La fe occidental en el progreso parece ir marchitándose. Avanza el pesimismo. Se dice que progresistas y conservadores tienen una visión compartida acerca de que la humanidad va hacia un pronóstico peor. La precariedad, incertidumbre y aumento del costo de vida son una constante noticia.
Existe, asimismo, una sensación de que el cambio social está erosionando valores esenciales. El periodista Héctor García Barnés, autor de Futurofobia, cree que el miedo al futuro carente de expectativas es el rasgo que define a los millennials y, posiblemente, a los zeta.
El último Informe sobre desarrollo humano de las Naciones Unidas habla de un escenario de “incertidumbres crónicas” sin precedentes. Por su parte, el Pew Research Center reveló el pasado agosto que el 70% de los adultos encuestados en 19 países (casi todos de renta alta) piensan que la próxima generación estará en peor situación económica que la suya.
Más allá del debate económico, los expertos se cuestionan qué patrones y reglas de juego están fallando. Pareciera ser el sistema individualista, ajeno a todo sentido de copertenencia. Un sistema donde la mirada está puesta en el beneficio. Un culto al ritmo de producción.
Entre los factores se enlistan la expansión de modelos de consumo acelerado, un estresante ritmo de vida que lleva a restar tiempo al cuidado familiar y al descanso, y un asentamiento cada vez más presente de las tecnologías digitales en casi todos los ámbitos de nuestra vida.
La cultura del descarte y no la del cuidado, la obsesión por la rentabilidad inmediata y las decisiones políticas que no reparan en cómo afectarán a las generaciones futuras se traduce en un desvío egotista que tiene un gran precio social.
¿Progreso o retroceso? Podríamos preguntarnos qué bienes y fines nos unen. ¿Fines individuales o colectivos? ¿Es la maximización de utilidades y una mentalidad utilitaria lo que identificamos con la felicidad?
Realidades humanas
No olvidemos que la mayoría de los bienes más significativos, empezando por la felicidad, son intangibles. Son realidades humanas espirituales.
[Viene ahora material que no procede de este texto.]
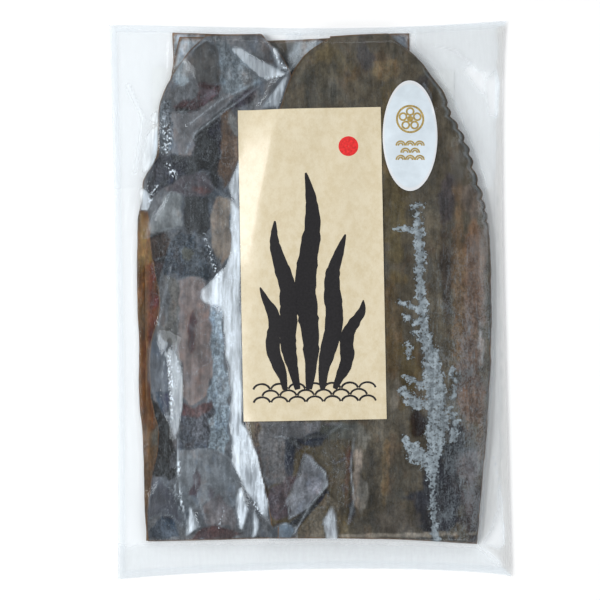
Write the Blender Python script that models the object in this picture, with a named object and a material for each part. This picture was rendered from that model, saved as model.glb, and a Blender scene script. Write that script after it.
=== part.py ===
"""A sealed clear bag of cut dried kelp, with the labels that are stuck on it.

The bag lies on its back: its front faces +Z and its sealed top edge is towards +Y. The
origin is on the surface that it lies on, under the middle of its outline. The kelp is
cut to the bag's length and packed in two stacks side by side, so the bag is thicker on
the right, steps down along a line left of the middle, and thins to flat welded flanges.
Units are metres.
"""

from math import exp, pi, radians, sin, sqrt

import bmesh
import bpy
from mathutils import Matrix, Vector

MM = 0.001

# The bag's outline: four corners, joined by edges that bow inwards. Each bow has its
# depth and the two powers that say where along the edge it is deepest.
BOTTOM_LEFT = Vector((-105.8, -153.5)) * MM
BOTTOM_RIGHT = Vector((110.5, -151.9)) * MM
TOP_LEFT = Vector((-110.5, 151.2)) * MM
TOP_RIGHT = Vector((108.2, 153.5)) * MM
LEFT_BOW = (1.4 * MM, 0.8, 0.8)
RIGHT_BOW = (3.4 * MM, 1.3, 0.5)
TOP_BOW = (3.1 * MM, 1.6, 1.1)
BOTTOM_BOW = (5.0 * MM, 0.9, 0.7)

# Welded flanges, as wide as the film lies flat inside each edge.
SIDE_WELD = 4.5 * MM
TOP_WELD = 3.5 * MM
BOTTOM_WELD = 12.0 * MM
FLANGE_UNDERSIDE = 0.8 * MM
FLANGE_THICK = 1.0 * MM

# The kelp's outline: its left and right edges as (y, x) stations from the cut bottom to
# the cut top.
KELP_BOTTOM = -131.5 * MM
KELP_TOP = 145.8 * MM
KELP_LEFT = ((-132, -89.7), (-60, -93.2), (0, -94.8), (32, -95.5), (66, -91.9), (95, -84.2), (122, -76.2), (146, -75.6))
KELP_RIGHT = ((-134, 91.3), (-60, 97.4), (0, 99.6), (36, 98.6), (66, 91.2), (98, 79.5), (131, 60.6), (147, 54.2))

# Heights of the pile above the surface, and how the film steps down from the right
# stack to the left one between two lines, given as (y, x) stations.
RIGHT_STACK = 12.0 * MM
LEFT_STACK = 8.6 * MM
STACK_EDGE = 0.58
EDGE_FALL = 26.0 * MM
STEP_FOOT = ((-131, -27), (-104, -37), (-77, -44), (-27, -48.5), (14, -44), (66, -43), (94, -37), (122, -14), (146, -8))
STEP_HEAD = ((-131, -19), (-104, -23), (-77, -28), (-27, -30), (14, -26), (66, -22), (94, -18), (122, -7), (146, 2))
VALLEY_DIP = 1.3 * MM
VALLEY_WIDTH = 7.0 * MM
TOP_GAP = (-9.0 * MM, 137.0 * MM)
TOP_GAP_DIP = 2.2 * MM
TOP_GAP_REACH = 15.0 * MM
WAVE_HEIGHT = 0.45 * MM
WAVE_PITCH = 27.0 * MM

# Where the film stands off the kelp over trapped air: (x, y, radius x, radius y, height).
AIR_DOMES = ((-79, 50, 9, 17, 1.2), (-60, -28, 11, 30, 0.9), (-66, -92, 13, 26, 0.8), (20, -95, 9, 24, 0.9))

# The ruffled right edge of the front sheet lifts the film in a row of scallops.
RUFFLE_SPAN = (26.0 * MM, 134.0 * MM)
RUFFLE_HEIGHT = 0.8 * MM
RUFFLE_WIDTH = 6.0 * MM

# Grid of the bag's faces.
COLUMNS = 38
ROWS = 68

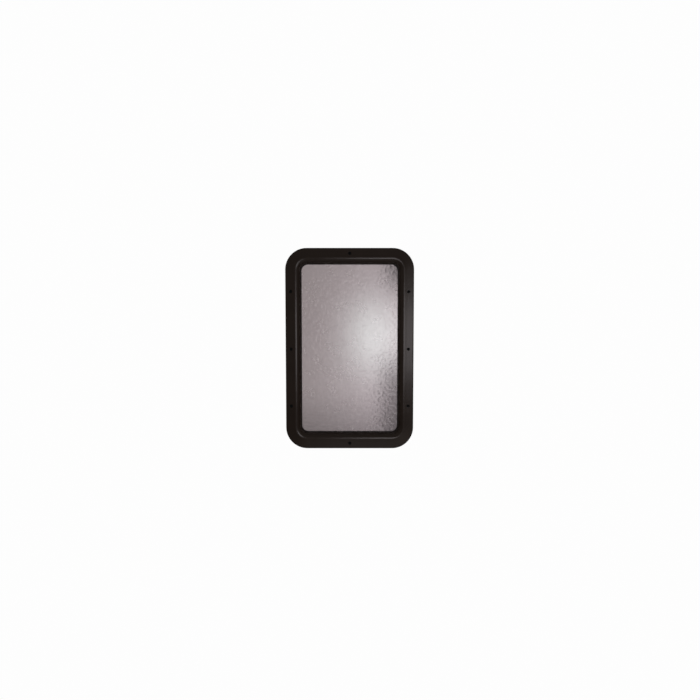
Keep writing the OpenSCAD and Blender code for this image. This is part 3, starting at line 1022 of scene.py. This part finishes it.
# %% [markdown]
# ## Black screws
#
# The screws are steel with a thin black coat. A driver has turned each of them once,
# so the coat is worn thin in places and a little steel shows. One mask drives both
# the colour and the metal share, which keeps bare steel bare and paint paint.

# %% Make the screw steel
steel, tree, shader = new_material("black_coated_steel", (0.006, 0.006, 0.006), 0.6)
shader.inputs["Specular IOR Level"].default_value = 0.12
place = place_of(tree)
given = [("Place", place), ("Stretch", (900.0, 700.0, 800.0)), ("Amount", 0.3)]
bare = use_group(tree, rub_group, given)["Mask"]
tone = tone_of(tree, place, 400.0, 2.0)
coat = blend_colours(tree, tone, (0.003, 0.003, 0.003, 1), (0.008, 0.008, 0.008, 1))
colour = blend_colours(tree, bare, coat, (0.32, 0.31, 0.30, 1))
tree.links.new(colour, shader.inputs["Base Color"])
tree.links.new(bare, shader.inputs["Metallic"])
tree.links.new(remap(tree, tone, 0.0, 1.0, 0.52, 0.70), shader.inputs["Roughness"])
grained = bump(tree, grain_of(tree, place, 3500.0, 0.5), 0.4, 0.03 * MM)
tree.links.new(grained, shader.inputs["Normal"])
print(steel.name, "has", len(tree.nodes), "nodes")

# %% [markdown]
# ## Giving out the finishes
#
# New pieces have no material yet, so theirs is appended to the mesh. The construction
# model's own pieces already have a material slot, and only what the slot holds is
# changed: their meshes stay as they are.

# %% Assign the materials
finishes = {
    "black_plastic": plastic,
    "obscure_glass": glass,
    "bead_rubber": rubber,
    "sealing_tape": butyl,
    "screw_steel": steel,
}
for part in frame["record"]["subparts"]:
    node = nodes[part["node"]]
    for holder in node.material_slots:
        holder.material = finishes[part["material_slot"]]

for piece, finish in [(pane, glass), (bead, rubber), (tape, butyl), (seal, butyl)]:
    piece.data.materials.append(finish)
for block in blocks:
    block.data.materials.append(rubber)
for screw in screws:
    screw.data.materials.append(steel)
print("Finishes:", sorted(finishes))

# %% [markdown]
#
# The dressed window's box is measured again at the end and printed, as the first one was
# at the start. The dressed window may not outgrow the construction model.

# %% Measure the dressed size
low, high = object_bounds()
print("Dressed size", [round(s, 4) for s in high - low], "m")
La ética, que se mueve en el terreno de los fines, y no de los medios, lo conoce muy bien.
Bienes son la excelencia personal, el espíritu de servicio y no de servirse, el actuar por principios, el afán de aprender, el trabajar por valores, el producir resultados y credibilidad, la integridad para ser coherentes, la voluntad permanente de hacer el bien, la alegría de vivir, la solidaridad que es el compromiso con el bien común, la educación y la libertad, la aspiración a la plenitud.
Deberíamos plantearnos el regreso a una filosofía de vida que nos invite a cambiar el deseo de consumir por la aspiración a vivir con más sentido, a dejar de ser consumidores y usuarios para ser ciudadanos que tengan visión del futuro. “El futuro no está en ninguna parte: hay que construirlo desde el presente”, afirma el economista Jacques Attali. Debemos actuar proactivamente, anticipándonos a los cambios. Mejor aún, produciéndolos.
El progreso social depende de la familia. Investigaciones subrayan la necesidad de compaginar, de equilibrar el tiempo que se dedica a producir y consumir con el tiempo para el cuidado familiar y el descanso.
Una mejor vida para todos
Somos seres familiares, no “unidades de producción autónomas”. El progreso social precisa políticas en ámbitos como fiscalidad, organización laboral, transporte y urbanismo que faciliten la vida de las familias. En su libro ¿Te va a sustituir un algoritmo?, Lucía Velasco destaca cuatro realidades que generan fuertes corrientes de cambio, “megafuerzas” de cara a la organización y mentalidad del mercado laboral: el envejecimiento de la población, la digitalización, la desglobalización y la descarbonización.
Señala que las leyes deben dignificar las condiciones laborales de quienes trabajan. “El propósito del sistema no es ser más productivo para tener más beneficios, sino que cada vez las personas, todas, vivan mejor y progresen”, agrega Velasco.
Aristóteles insistía en que “la vida es acción, no producción”: praxis, no poiesis. Lo que hacemos nos moldea. Al actuar no solo hacemos cosas, sino también tomamos forma como seres humanos. De ahí la importancia de la virtud (areté).
Este filósofo relaciona la palabra griega eudaimonia, compuesta de eu (bueno) y daimon (espíritu o vida) con la felicidad, sinónimo de una vida buena, de una vida lograda, de un “florecimiento humano”.
La época actual parece replantearse la idea del progreso en ámbitos como la economía, el bienestar, la familia, el trabajo y la tecnología. El progreso exige parar para reflexionar. Quizás detenernos para conservar y no descartar lo esencial, porque también el progreso tiene un carácter espiritual.
La autora es administradora de negocios.